27.   At paragraph 60 of that judgment the Court held that the measures referred to in Article 95 EC are intended to improve the conditions for the establishment and functioning of the internal market and must genuinely have that object, actually contributing to the elimination of obstacles to the free movement of goods or to the freedom to provide services, or to the removal of distortions of competition.

 

 28.   The Court went on, in paragraph 61, to hold that recourse to Article 95 EC as a legal basis is possible if the aim is to prevent the emergence of future obstacles to trade from multifarious development of national laws; it further held that the emergence of such obstacles must be likely and the measures in question must be designed to prevent them.

 

 29.   Finally, in paragraph 62, the Court held that, provided that the conditions for recourse to Article 95 EC as a legal basis are fulfilled, the Community legislature cannot be prevented from relying on that basis on the ground that public health protection is a decisive factor in the choices to be made.

 

 30.   So it is clear that the following requirements apply: real or potential (future) obstacles to free movement must exist and the Community measure must contribute to the elimination of those obstacles. Furthermore, if these two requirements are met, the Community legislature cannot be barred from relying on Article 95 EC if health issues are at stake.

 

 31.   In light of the aforementioned principles, I will now turn to the question whether the conditions for recourse to Article 95 EC as a legal basis are satisfied.

 

 32.   In my view it is beyond doubt that the conditions are met.

 

 33.   First, it is a well-known fact that the market for food supplements is a fast-growing market (see also recital one).

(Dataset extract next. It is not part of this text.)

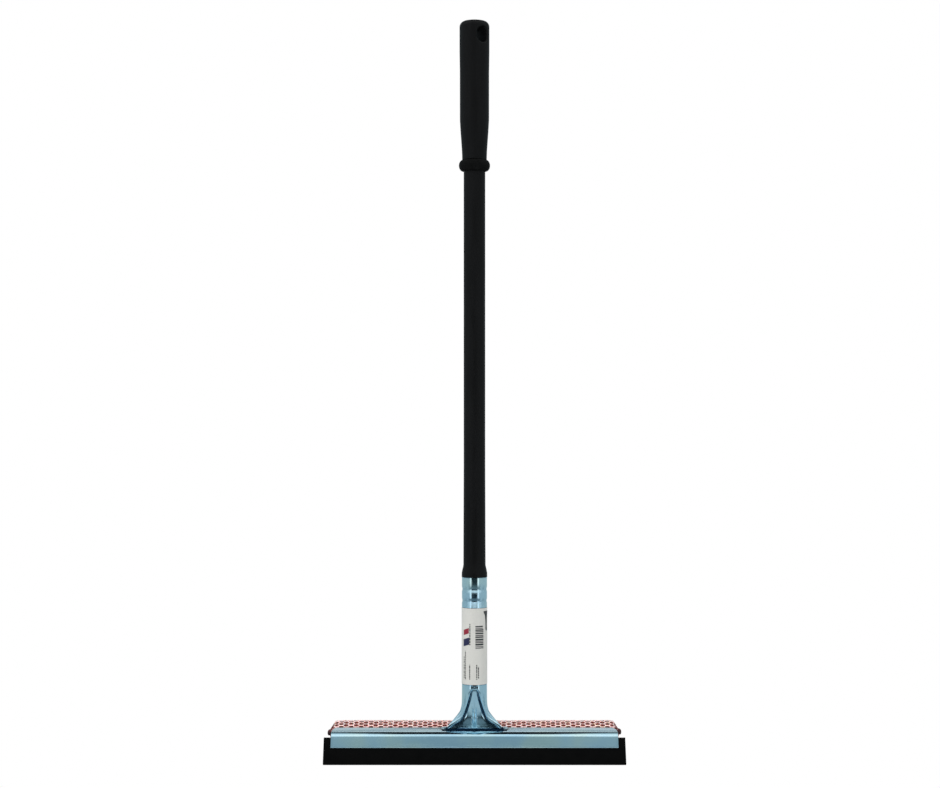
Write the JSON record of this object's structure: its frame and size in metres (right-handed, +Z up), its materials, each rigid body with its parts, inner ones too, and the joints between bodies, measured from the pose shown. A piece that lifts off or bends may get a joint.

Secondly, as noted in recital 2, those products are regulated in Member States by diverse national rules that may impede their free movement, and create unequal conditions of competition, thus making it necessary to adopt Community rules on those products marketed as foodstuffs.

 

 34.   As the Court has indicated, (8) it is clear that national rules laying down the requirements to be met by products … are in themselves liable, in the absence of harmonisation at Community level, to constitute obstacles to the free movements of goods.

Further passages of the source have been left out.